Friday, August 3, 2012



I've been avoiding the blog because this is the 1000th post. It was looming and I wanted to make it about something killer, or you know, some shocking, earth-shattering Saipua news. But I don't really have any, and I can't keep waiting for it.


Right now I'm sitting in my new office at the farm. It's the tinier of the two bedrooms upstairs, and it looks out onto our big field. I think it's the best view in the house and so I parked my desk here. Next to me are the remnents of a dunkin donuts run I made at 3:30. We have coffee here, but I have not been off the farm in a while, and driving the 10 miles feels liberating and exciting. I looked forward to it all day.


Sanford, our tractor man who hays the 100 acres across the way has been spreading manure on his freshly cut fields for the last few days and the smell wafts in the window next to me. I don't mind it. Nea, on our nightly walks does an intricate dance on her back in this newly fertilized field. The first time it happened I stood on the side of the road screaming at her to get out of there, as she rolled in and started actually eating shit. I must have sounded like a banshee. Do you ever kick your dog? Now when she does it I don't care, in fact I took her picture. Dog's going to be a dog. Some things I learn very fast here.


We've been working a lot outside. Eric has a scythe to cut grass we've let go for too long. It's laborious but he likes impossibly daunting projects like this. There's a metaphor regarding our relationship in there somewhere.

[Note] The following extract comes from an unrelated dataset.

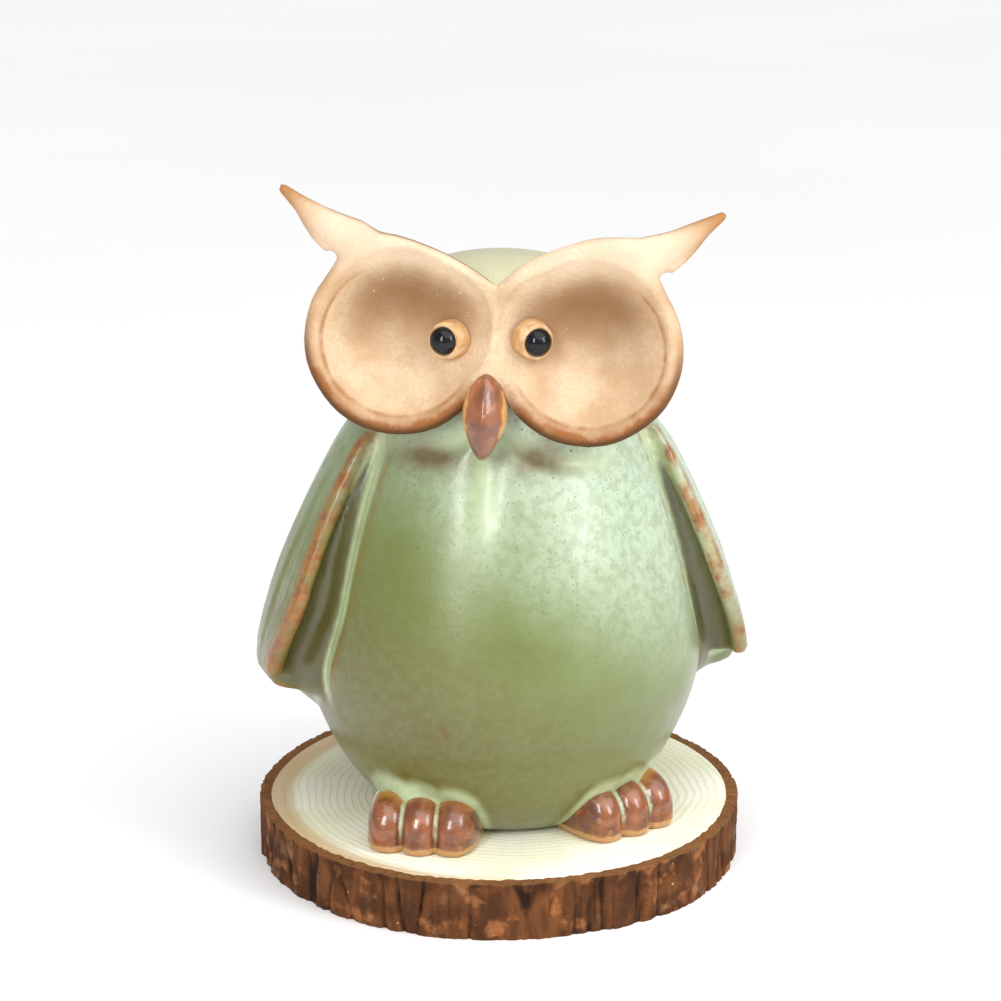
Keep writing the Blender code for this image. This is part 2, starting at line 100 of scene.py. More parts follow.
# %% Selecting, applying and measuring


def pick(obj):
    """Selects one object alone, and makes it active."""
    bpy.ops.object.select_all(action="DESELECT")
    obj.select_set(True)
    bpy.context.view_layer.objects.active = obj
    return obj


def apply_all(obj):
    """Applies the object's modifiers in their order."""
    pick(obj)
    for modifier in list(obj.modifiers):
        bpy.ops.object.modifier_apply(modifier=modifier.name)
    return obj


def settle(obj):
    """Moves the object's place, turn and size into its mesh."""
    pick(obj)
    bpy.ops.object.transform_apply(location=True, rotation=True, scale=True)
    return obj


def new_piece(name):
    """Names the object that an operator has just made."""
    obj = bpy.context.active_object
    obj.name = name
    obj.data.name = name
    return obj


def points_of(obj):
    """The object's vertices as an array of shape (count, 3)."""
    flat = np.empty(len(obj.data.vertices) * 3)
    obj.data.vertices.foreach_get("co", flat)
    return flat.reshape(-1, 3)


def normals_of(obj):
    """The vertex normals as an array of shape (count, 3)."""
    flat = np.empty(len(obj.data.vertices) * 3)
    obj.data.vertex_normals.foreach_get("vector", flat)
    return flat.reshape(-1, 3)


def move_points(obj, points):
    """Writes the vertices back."""
    obj.data.vertices.foreach_set("co", points.ravel())
    obj.data.update()


def write_mask(obj, name, values):
    """Stores one number for each vertex, for a material to read."""
    mask = obj.data.attributes.new(name, "FLOAT", "POINT")
    mask.data.foreach_set("value", np.asarray(values, np.float32))


def step(values, start, end):
    """A smooth step from 0 at start to 1 at end."""
    share = np.clip((values - start) / (end - start), 0, 1)
    return share * share * (3 - 2 * share)


def in_frame(points, placing):
    """Points seen from a placing's own frame."""
    back = np.array(placing.inverted())
    return points @ back[:3, :3].T + back[:3, 3]


def wavy(points, size, seed):
    """Smooth noise from -1 to 1 at each point, as uneven as a hand leaves clay."""
    shift = Vector((seed, 2.7 * seed, -1.3 * seed))
    return np.array([noise.noise(Vector(point) / size + shift) for point in points])


# %% Clay: lumps, joins and a wet sponge


def ball(name, radii, placing, segments=64):
    """An egg-shaped lump, with its radii along its placing's axes."""
    bpy.ops.object.select_all(action="DESELECT")
    bpy.ops.mesh.primitive_uv_sphere_add(segments=segments, ring_count=segments // 2, radius=1)
    obj = new_piece(name)
    obj.matrix_world = placing @ Matrix.Diagonal((*radii, 1))
    return settle(obj)


def thrown(name, profile, segments=144):
    """A lump pulled up from a disc, ring by ring, as on a wheel. Heights are above the soles."""
    radius, height = profile[0]
    bpy.ops.object.select_all(action="DESELECT")
    bpy.ops.mesh.primitive_circle_add(
        vertices=segments,
        radius=radius,
        fill_type="NGON",
        location=owl_axis + Vector((0, 0, height)),
    )
    obj = new_piece(name)
    bpy.ops.object.mode_set(mode="EDIT")
    for (last_radius, last_height), (radius, height) in zip(profile, profile[1:]):
        bpy.ops.mesh.extrude_region_move(
            TRANSFORM_OT_translate={"value": (0, 0, height - last_height)}
        )
        pull = radius / last_radius
        middle = owl_axis + Vector((0, 0, height))
        bpy.ops.transform.resize(value=(pull, pull, 1), center_override=middle)
    bpy.ops.mesh.select_all(action="SELECT")
    bpy.ops.mesh.normals_make_consistent(inside=False)
    bpy.ops.object.mode_set(mode="OBJECT")
    return settle(obj)


def cast_of(node, swell=0.0):
    """A welded copy of a CAD piece, swollen a little so that it runs into its neighbours."""
    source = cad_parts[node]
    obj = bpy.data.objects.new(node + "_cast", source.data.copy())
    obj.data.materials.clear()
    bpy.context.scene.collection.objects.link(obj)
    pick(obj)
    bpy.ops.object.mode_set(mode="EDIT")
    bpy.ops.mesh.select_all(action="SELECT")
    bpy.ops.mesh.remove_doubles(threshold=0.01 * MM)
    bpy.ops.mesh.normals_make_consistent(inside=False)
    bpy.ops.object.mode_set(mode="OBJECT")
    if swell:
        move_points(obj, points_of(obj) + swell * normals_of(obj))
    return obj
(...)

I've been busy outside too; at the beginning and end of the day when it's cool enough I've been working on all the gardens. Around 8:30 when it gets too dark and buggy I come inside, take a shower put on clean clothes and pour a glass of wine. I sit here.


If Eric is still not in yet I put on old sarah mclaughlin songs and reminisce about being 16 and first really discovering the vastness of nature.

Sounds corny? F-off! What if I also told you I'm getting into soft country??? and demi lovato???

We've been a long way together, haven't we?